Deep Reinforcement Learning for Real-Time Ground Delay Program Revision and Corresponding Flight Delay Assignments
Ke Liu, Fan Hu, Hui Lin, Xi Cheng, Jianan Chen, Jilin Song, Siyuan Feng, Gaofeng Su, Chen Zhu
TL;DR
The paper addresses optimizing Ground Delay Programs (GDP) under uncertainty in the NAS. It applies two offline reinforcement learning approaches—Behavioral Cloning ($BC$) and Conservative Q-Learning ($CQL$)—within a time-sequential GDP simulation called SAGDP_ENV, using 2019 Newark data to adjust GDP parameters. The reward combines ground delays ($GD_{t+i}$), airborne delays ($AD_{t+i}$), and terminal-area congestion with defined costs ($c_{gnd}=1$, $c_{air}=2.5$, $p=10$) over a horizon of $n=8$ intervals. Findings show learning challenges due to oversimplified environmental modeling and data limitations, highlighting the need for more faithful weather integration and broader GDP parameterization to realize practical benefits in ATM.
Abstract
This paper explores the optimization of Ground Delay Programs (GDP), a prevalent Traffic Management Initiative used in Air Traffic Management (ATM) to reconcile capacity and demand discrepancies at airports.
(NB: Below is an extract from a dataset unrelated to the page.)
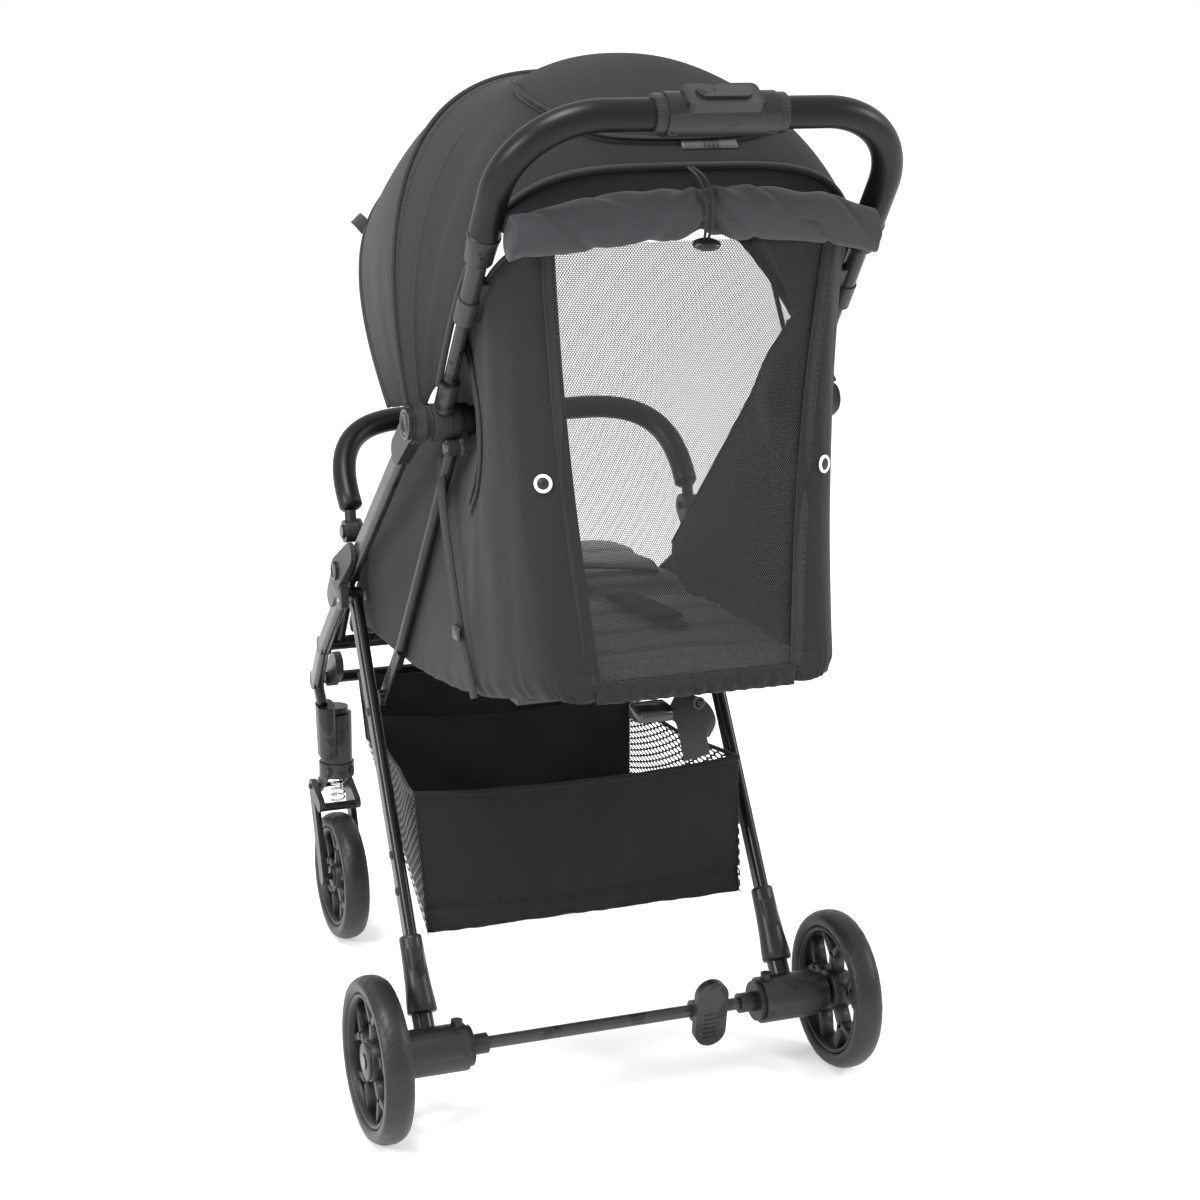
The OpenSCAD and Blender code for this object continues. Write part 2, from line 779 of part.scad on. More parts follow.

Employing Reinforcement Learning (RL) to manage the inherent uncertainties in the national airspace system-such as weather variability, fluctuating flight demands, and airport arrival rates-we developed two RL models: Behavioral Cloning (BC) and Conservative Q-Learning (CQL). These models are designed to enhance GDP efficiency by utilizing a sophisticated reward function that integrates ground and airborne delays and terminal area congestion. We constructed a simulated single-airport environment, SAGDP_ENV, which incorporates real operational data along with predicted uncertainties to facilitate realistic decision-making scenarios. Utilizing the whole year 2019 data from Newark Liberty International Airport (EWR), our models aimed to preemptively set airport program rates. Despite thorough modeling and simulation, initial outcomes indicated that the models struggled to learn effectively, attributed potentially to oversimplified environmental assumptions. This paper discusses the challenges encountered, evaluates the models' performance against actual operational data, and outlines future directions to refine RL applications in ATM.